Combining functional genomics strategies identifies modular heterogeneity of breast cancer intrinsic subtypes

Abstract

Background: The discovery of breast cancer subtypes and subsequent development of treatments aimed at them has allowed for a great reduction in the mortality of breast cancer. But despite this progress, tumors with similar characteristics that belong to the same subtype continue to respond differently to the same treatment. Five subtypes of breast cancer, namely intrinsic subtypes, have been characterized to date based on their gene expression profiles. Among other characteristics, subtypes vary in their degree of intra-subtype heterogeneity.

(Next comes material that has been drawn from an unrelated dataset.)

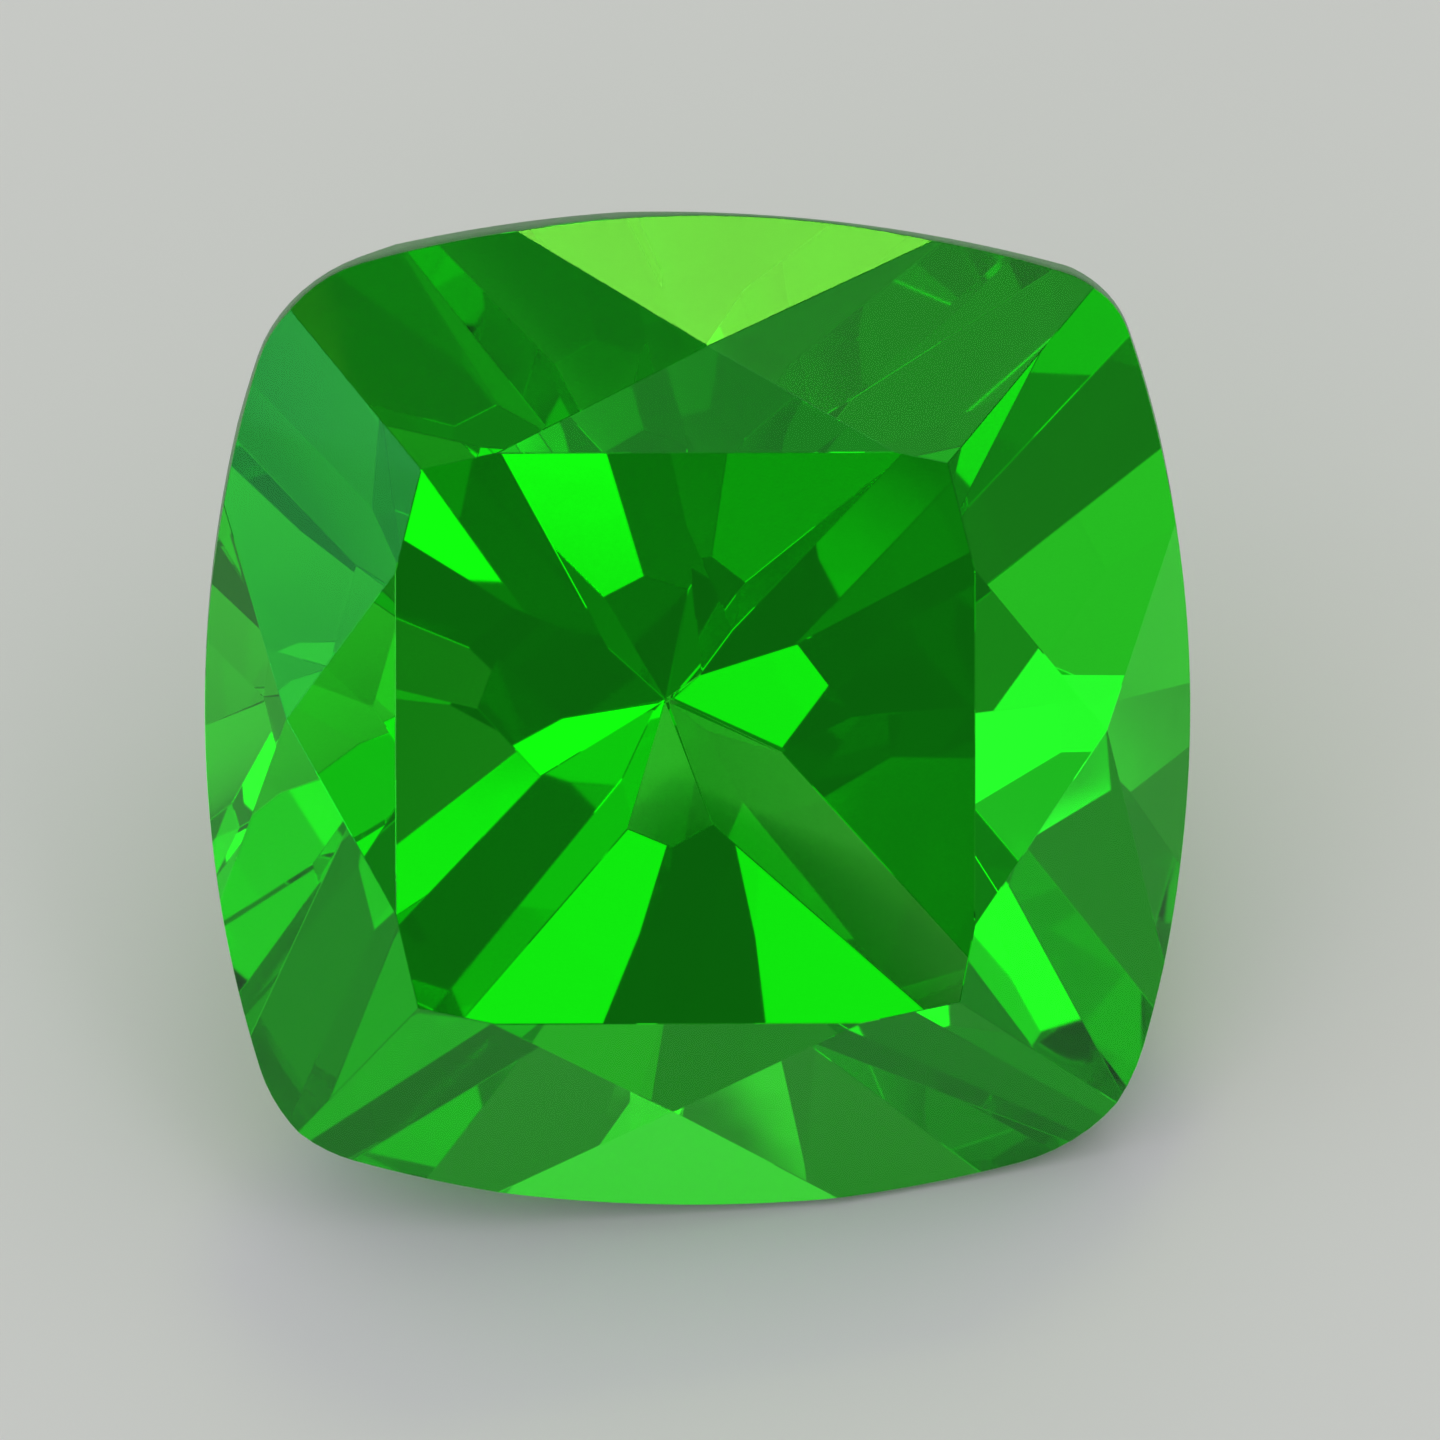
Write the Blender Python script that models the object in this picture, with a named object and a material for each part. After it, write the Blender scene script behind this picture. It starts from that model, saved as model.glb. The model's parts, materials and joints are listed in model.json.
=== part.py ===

It is not clear, however, whether this heterogeneity is shared across all tumor traits. It is also unclear whether individual traits can be highly heterogeneous among a majority of homogeneous traits. Results: We employ network theory to uncover gene modules and accordingly consider them as tumor traits, which capture shared biological processes among the subtypes. We then use the β-diversity metric from ecology to quantify the heterogeneity in these gene modules. In doing so, we show that breast cancer heterogeneity is contained in gene modules and that this modular heterogeneity increases monotonically across the subtypes. We identify a core of two modules that are shared among all subtypes which contain nucleosome assembly and mammary morphogenesis genes, and a number of modules that are specific to subtypes. This modular heterogeneity, which increases with global heterogeneity, relates to tumor aggressiveness. Indeed, we observe that Luminal A, the most treatable of subtypes, has the lowest modular heterogeneity whereas the Basal-like subtype, which is among the hardest to treat, has the highest. Furthermore, our analysis shows that a higher degree of global heterogeneity does not imply higher heterogeneity for all modules, as Luminal B shows the highest heterogeneity for core modules. Conclusions: Overall, modular heterogeneity provides a framework with which to dissect cancer heterogeneity and better understand its underpinnings, thereby ultimately advancing our knowledge towards a more effective personalized cancer therapy.